WEST End (2): IA 18, now Quincy Road at US 71, Cass County
This is a mile north of where IA 92 meets US 71 today; the original
route went through Cumberland. In 1921-24, 24 was rerouted to go all the
way up to Atlantic and back down. This was part of a proposal from the
Cass County supervisors to the IHC to switch IA 100 from a north-south
road to an east-west one. This action inserted the supervisors into a
road war, scared the townspeople of Lewis that they were going to lose
access to a state primary, and three decades later set off a number swap
that so mystified drivers that the IHC had to renumber a route after
five weeks.

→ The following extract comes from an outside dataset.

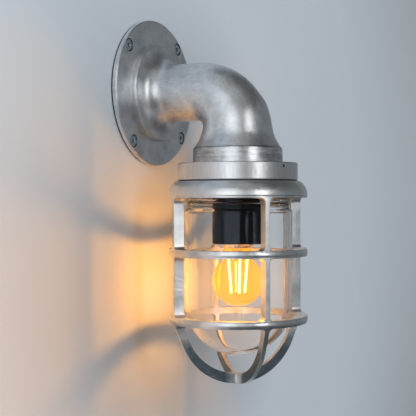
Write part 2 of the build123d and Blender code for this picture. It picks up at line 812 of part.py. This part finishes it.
add("wall_gasket", wall_gasket())
add("elbow_casting", elbow_casting())
add("wall_screws", *wall_screws())
add("lamp_head", on_lamp_axis(lamp_head()))
add("lock_screw", on_lamp_axis(lock_screw()))
add("guard_seal", on_lamp_axis(ring(guard_seal_radius, skirt_radius + part_gap, guard_top_z, head_bottom_z)))
add("guard", on_lamp_axis(guard()))
add("glass_seal", on_lamp_axis(ring(skirt_bore_radius - part_gap, skirt_bore_radius - glass_seal_width,
                                    glass_seal_bottom_z, floor_bottom_z)))
add("glass_jar", on_lamp_axis(glass_jar()))
add("lampholder_cap", on_lamp_axis(holder_cap()))
add("lampholder_skirt", on_lamp_axis(holder_skirt()))
add("lampholder_core", on_lamp_axis(holder_core()))
add("screw_shell", on_lamp_axis(screw_shell()))
add("centre_contact", on_lamp_axis(centre_contact()))
add("holder_terminals", *[on_lamp_axis(holder_terminal(side)) for side in (-1, 1)])
add("holder_screws", *[on_lamp_axis(holder_screw(side)) for side in (-1, 1)])
add("threaded_nipple", on_lamp_axis(nipple()))
add("nipple_washer", on_lamp_axis(nipple_washer()))
add("nipple_nut", on_lamp_axis(nipple_nut()))
add("lamp_envelope", on_lamp_axis(lamp_envelope()))
add("lamp_cap", on_lamp_axis(lamp_cap()))
add("lamp_insulator", on_lamp_axis(lamp_insulator()))
add("lamp_tip", on_lamp_axis(lamp_tip()))
add("lamp_stem", on_lamp_axis(lamp_stem()))
add("lamp_filaments", *[on_lamp_axis(bar) for bar in lamp_filaments()])
add("filament_wires", *[on_lamp_axis(bar) for bar in filament_wires()])
add("terminal_block", terminal_block())
add("block_screws", *block_screws())
add("live_lead", supply_lead(-1))
add("neutral_lead", supply_lead(1))
add("earth_lead", earth_lead())
add("earth_tag", on_lamp_axis(earth_tag()))
add("earth_screw", on_lamp_axis(earth_screw()))

os.makedirs("parts", exist_ok=True)
for name, solids in nodes.items():
    shape = solids[0] if len(solids) == 1 else Compound(children=solids)
    export_step(shape, f"parts/{name}.step")
    print(name, len(solids), round(sum(solid.volume for solid in solids)))
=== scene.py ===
import json
import math

import bmesh
import bpy
from mathutils import Matrix, Vector


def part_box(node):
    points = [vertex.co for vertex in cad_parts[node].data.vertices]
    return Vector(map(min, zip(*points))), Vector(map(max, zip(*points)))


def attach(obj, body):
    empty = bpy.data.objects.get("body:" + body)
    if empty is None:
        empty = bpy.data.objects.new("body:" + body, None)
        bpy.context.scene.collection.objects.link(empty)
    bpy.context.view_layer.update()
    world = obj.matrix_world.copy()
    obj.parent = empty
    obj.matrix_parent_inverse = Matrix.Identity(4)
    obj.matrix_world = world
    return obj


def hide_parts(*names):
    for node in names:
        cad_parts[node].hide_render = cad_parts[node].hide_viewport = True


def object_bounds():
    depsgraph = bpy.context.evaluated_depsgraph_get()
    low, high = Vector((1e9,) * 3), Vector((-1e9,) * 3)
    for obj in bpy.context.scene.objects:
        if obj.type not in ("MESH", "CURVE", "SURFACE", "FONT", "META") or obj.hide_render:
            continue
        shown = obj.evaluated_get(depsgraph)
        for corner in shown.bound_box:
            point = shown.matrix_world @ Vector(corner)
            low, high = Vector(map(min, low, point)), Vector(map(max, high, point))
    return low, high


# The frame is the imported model, in metres: the origin is the centre of the back face on the wall,
# +Y points into the wall, +Z is up, and the lamp axis hangs down at -Y.
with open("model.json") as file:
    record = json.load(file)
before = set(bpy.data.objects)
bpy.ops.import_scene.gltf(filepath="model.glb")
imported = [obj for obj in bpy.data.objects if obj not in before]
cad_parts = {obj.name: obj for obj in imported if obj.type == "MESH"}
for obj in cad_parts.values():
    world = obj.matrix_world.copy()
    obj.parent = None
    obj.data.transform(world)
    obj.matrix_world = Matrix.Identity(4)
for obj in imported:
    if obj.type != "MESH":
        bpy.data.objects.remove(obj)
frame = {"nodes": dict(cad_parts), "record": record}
nodes = frame["nodes"]
cad_box = [list(corner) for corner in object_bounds()]

MM = 0.001
jar_low, jar_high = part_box("glass_jar")
AXIS_Y = (jar_low.y + jar_high.y) / 2
bulb_low, bulb_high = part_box("lamp_envelope")
LAMP_CENTRE = Vector((0, AXIS_Y, bulb_low.z + (bulb_high.x - bulb_low.x) / 2))

# The collar stands on the lamp head
COLLAR_HEIGHT = 12.8 * MM
COLLAR_TOP_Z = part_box("lamp_head")[1].z + COLLAR_HEIGHT

# The four wall screws: circle, first one's angle, radius of the heads, their plane and the screws' ends
SCREW_CIRCLE = 59 * MM
SCREW_CLOCK = 49.5
SCREW_HEAD = 4.95 * MM
SCREW_FACE_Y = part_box("wall_screws")[0].y
SCREW_END_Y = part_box("wall_screws")[1].y

# Camera fitted to the photograph, whose frame is 416 by 416 pixels
CAMERA_PLACE = Vector((-774.3, -477.3, -95.7)) * MM
CAMERA_AZIMUTH = -61.59
CAMERA_PITCH = 0.545
CAMERA_ROLL = -0.16
CAMERA_FOCAL_PIXELS = 994.4
FRAME_PIXELS = 416
SENSOR = 36.0


# Shader helpers

class Graph:
    """Short calls for the nodes of a material or of the world."""

    def __init__(self, owner):
        owner.use_nodes = True
        self.tree = owner.node_tree

    def put(self, socket, value):
        """Gives a socket a value or a link."""
        if isinstance(value, bpy.types.NodeSocket):
            self.tree.links.new(value, socket)
        else:
            socket.default_value = value

    def fill(self, node, **named):
        """Fills a node's sockets by name, with _ for a space."""
        for key, value in named.items():
            self.put(node.inputs[key.replace("_", " ")], value)

    def node(self, kind, *values, operation=None, **named):
        """Adds a node and fills its first sockets in order, and others by name."""
        made = self.tree.nodes.new(kind)
        if operation:
            made.operation = operation
        for socket, value in zip(made.inputs, values):
            self.put(socket, value)
        self.fill(made, **named)
        return made

    def math(self, operation, *values):
        return self.node("ShaderNodeMath", *values, operation=operation).outputs[0]

    def plus(self, first, second):
        return self.math("ADD", first, second)

    def minus(self, first, second):
        return self.math("SUBTRACT", first, second)

    def times(self, first, second):
        return self.math("MULTIPLY", first, second)

    def weighted(self, *pairs):
        """The sum of values, each times its weight."""
        total = 0.0
        for value, weight in pairs:
            total = self.math("MULTIPLY_ADD", value, weight, total)
        return total

    def distance(self, *offsets):
        """The length of the line that has these offsets along the axes."""
        return self.math("SQRT", self.weighted(*((offset, offset) for offset in offsets)))

    def parts(self, vector):
        """The X, Y and Z of a vector."""
        return self.node("ShaderNodeSeparateXYZ", vector).outputs

    def ramp(self, value, *stops):
        """Runs from stop to stop, each a position from 0 to 1 and a colour, or one number for a grey."""
        made = self.node("ShaderNodeValToRGB", value)
        elements = made.color_ramp.elements
        while len(elements) < len(stops):
            elements.new(0.5)
        for element, (position, colour) in zip(elements, stops):
            element.position = position
            element.color = (*colour, 1) if isinstance(colour, tuple) else (colour, colour, colour, 1)
        return made.outputs[0]

    def span(self, size, *stops):
        """A ramp whose stops lie at real sizes, in rising order."""
        start, end = stops[0][0], stops[-1][0]
        share = self.node("ShaderNodeMapRange", size, start, end).outputs["Result"]
        return self.ramp(share, *(((place - start) / (end - start), colour) for place, colour in stops))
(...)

Not bad for a 3-2 vote taken on January 5, 1921.
Along the route
On Nishna Valley Road between the Nishnabotna River and Lewis (4/15/09)
Statement
of significance
The Nishnabotna Ferry House ... was the home of Samuel Harlow Tefft who
operated the ferry at this crossing of this main transportation route
that crossed the East Nishnabotna River, This cable ferry was in
operation from 1857 to 1859. Originally, the State Road was an Indian
trail. The road and ferry were used by the western migration of
emigrants, stage coach and mail route, the Underground Railroad, a later
Mormon Trail, and the Mormon handcart companies.

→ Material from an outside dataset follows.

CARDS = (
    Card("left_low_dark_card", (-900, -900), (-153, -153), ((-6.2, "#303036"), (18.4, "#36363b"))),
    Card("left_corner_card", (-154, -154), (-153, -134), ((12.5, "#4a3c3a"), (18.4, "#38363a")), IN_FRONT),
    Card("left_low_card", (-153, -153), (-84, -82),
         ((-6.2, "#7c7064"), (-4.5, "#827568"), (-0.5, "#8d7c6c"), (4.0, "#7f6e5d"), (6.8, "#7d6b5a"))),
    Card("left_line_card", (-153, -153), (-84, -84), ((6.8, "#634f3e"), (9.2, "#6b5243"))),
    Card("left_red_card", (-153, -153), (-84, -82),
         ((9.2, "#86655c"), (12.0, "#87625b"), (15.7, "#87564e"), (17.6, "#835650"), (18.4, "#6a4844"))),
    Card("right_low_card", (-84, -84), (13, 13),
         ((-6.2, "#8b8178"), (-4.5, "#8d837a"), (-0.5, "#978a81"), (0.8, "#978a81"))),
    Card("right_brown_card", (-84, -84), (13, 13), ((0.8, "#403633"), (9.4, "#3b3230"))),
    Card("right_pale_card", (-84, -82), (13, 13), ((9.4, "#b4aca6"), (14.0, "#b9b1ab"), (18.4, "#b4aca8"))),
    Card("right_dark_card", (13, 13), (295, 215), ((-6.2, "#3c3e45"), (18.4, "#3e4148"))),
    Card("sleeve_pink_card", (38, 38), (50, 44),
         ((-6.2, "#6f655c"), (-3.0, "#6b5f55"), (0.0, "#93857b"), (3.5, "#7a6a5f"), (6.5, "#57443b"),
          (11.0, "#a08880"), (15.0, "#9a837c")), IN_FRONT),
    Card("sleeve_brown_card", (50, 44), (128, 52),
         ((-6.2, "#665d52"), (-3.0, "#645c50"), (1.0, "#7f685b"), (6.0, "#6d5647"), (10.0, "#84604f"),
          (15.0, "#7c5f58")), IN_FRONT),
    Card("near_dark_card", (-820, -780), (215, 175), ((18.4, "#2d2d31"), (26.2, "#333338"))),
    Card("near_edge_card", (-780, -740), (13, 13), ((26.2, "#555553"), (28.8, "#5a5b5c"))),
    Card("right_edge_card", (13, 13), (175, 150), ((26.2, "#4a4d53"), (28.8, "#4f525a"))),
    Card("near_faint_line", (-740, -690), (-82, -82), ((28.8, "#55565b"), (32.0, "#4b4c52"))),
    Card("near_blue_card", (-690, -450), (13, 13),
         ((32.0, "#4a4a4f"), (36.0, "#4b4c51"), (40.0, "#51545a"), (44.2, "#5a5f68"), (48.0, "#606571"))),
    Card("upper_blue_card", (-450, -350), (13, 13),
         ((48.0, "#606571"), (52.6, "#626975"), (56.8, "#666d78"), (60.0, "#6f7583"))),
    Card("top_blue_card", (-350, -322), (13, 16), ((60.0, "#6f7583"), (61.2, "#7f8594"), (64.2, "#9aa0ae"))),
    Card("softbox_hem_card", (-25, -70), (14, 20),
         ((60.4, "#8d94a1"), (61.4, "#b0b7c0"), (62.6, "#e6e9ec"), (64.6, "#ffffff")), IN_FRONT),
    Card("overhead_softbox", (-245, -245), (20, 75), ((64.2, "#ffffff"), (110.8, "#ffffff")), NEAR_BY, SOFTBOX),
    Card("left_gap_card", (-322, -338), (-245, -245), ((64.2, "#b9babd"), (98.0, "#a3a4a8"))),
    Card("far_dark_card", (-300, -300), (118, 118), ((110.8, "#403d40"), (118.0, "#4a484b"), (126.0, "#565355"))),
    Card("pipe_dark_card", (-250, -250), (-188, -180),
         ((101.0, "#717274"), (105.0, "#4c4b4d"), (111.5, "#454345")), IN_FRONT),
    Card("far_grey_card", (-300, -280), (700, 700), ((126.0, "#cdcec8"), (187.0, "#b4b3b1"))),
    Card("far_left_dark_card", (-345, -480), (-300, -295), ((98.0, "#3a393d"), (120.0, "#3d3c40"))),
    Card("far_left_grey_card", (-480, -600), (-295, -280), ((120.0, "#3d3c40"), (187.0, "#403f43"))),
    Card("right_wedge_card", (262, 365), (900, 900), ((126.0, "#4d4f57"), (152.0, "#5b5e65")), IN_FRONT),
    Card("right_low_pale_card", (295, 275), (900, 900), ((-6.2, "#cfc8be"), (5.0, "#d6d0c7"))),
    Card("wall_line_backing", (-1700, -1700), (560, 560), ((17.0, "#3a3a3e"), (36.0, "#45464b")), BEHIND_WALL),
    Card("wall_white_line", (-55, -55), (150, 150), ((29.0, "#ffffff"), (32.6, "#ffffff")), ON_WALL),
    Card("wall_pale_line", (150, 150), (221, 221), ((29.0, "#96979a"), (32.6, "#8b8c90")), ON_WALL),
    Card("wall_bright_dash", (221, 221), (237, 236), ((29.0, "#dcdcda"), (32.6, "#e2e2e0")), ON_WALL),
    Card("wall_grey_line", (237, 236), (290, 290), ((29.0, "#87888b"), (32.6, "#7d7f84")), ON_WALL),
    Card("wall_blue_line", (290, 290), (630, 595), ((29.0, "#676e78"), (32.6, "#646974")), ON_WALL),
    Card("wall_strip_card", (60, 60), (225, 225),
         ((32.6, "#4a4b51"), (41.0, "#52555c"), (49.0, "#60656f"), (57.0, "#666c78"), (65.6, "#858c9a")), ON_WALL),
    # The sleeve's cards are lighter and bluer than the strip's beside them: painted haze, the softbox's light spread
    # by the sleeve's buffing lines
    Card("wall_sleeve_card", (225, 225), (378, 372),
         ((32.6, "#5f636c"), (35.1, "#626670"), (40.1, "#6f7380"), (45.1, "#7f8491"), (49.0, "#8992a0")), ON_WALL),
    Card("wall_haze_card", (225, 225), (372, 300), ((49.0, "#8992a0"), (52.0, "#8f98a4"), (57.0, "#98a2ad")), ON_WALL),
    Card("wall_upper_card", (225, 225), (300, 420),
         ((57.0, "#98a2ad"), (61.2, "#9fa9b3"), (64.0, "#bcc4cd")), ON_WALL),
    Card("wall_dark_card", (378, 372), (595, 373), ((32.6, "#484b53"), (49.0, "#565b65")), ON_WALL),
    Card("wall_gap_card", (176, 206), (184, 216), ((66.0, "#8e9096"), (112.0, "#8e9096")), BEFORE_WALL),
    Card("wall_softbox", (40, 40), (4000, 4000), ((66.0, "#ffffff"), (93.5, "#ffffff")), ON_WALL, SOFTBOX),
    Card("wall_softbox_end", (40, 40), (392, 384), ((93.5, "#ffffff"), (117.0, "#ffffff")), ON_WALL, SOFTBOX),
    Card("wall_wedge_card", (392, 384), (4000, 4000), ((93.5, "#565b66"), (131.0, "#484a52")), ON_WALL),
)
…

— Nishnabotna Ferry House registration for the National Register of
Historic Places, 2000
Just across the river is the George
Hitchcock
House, built in 1956, recognized as an Iowa site on the
Underground Railroad.
Bellefountain bridge east of Tracy, just east of the Marion/Mahaska
county line (6/16/06)
EAST End (1): IA 8, now one of two locations, Ottumwa,
Wapello County
Why wouldn't 24 have ended in Oskaloosa? Why the continuation? The IOA
Short Line itself actually continued east, not southeast. I don't know
why the redundancy with IA 13 existed until US 63 replaced them both in
this corridor. If my Council Bluffs hypothesis above is correct, that
means IA 24 started out connecting to IA 8 at both ends.
IA 24's end in Ottumwa depends on the timing of a change in both the
Blue Grass Road and the north-south route. If, in 1920, the highways
were following the Blue Grass map of 1912, IA 24 ended on southeastbound
2nd Street at Market Street. But if the routes were realigned before
1926, 24 ended on southeastbound 4th Street at Market, a block from the
Wapello County Courthouse and at the doorstep of First Methodist Church.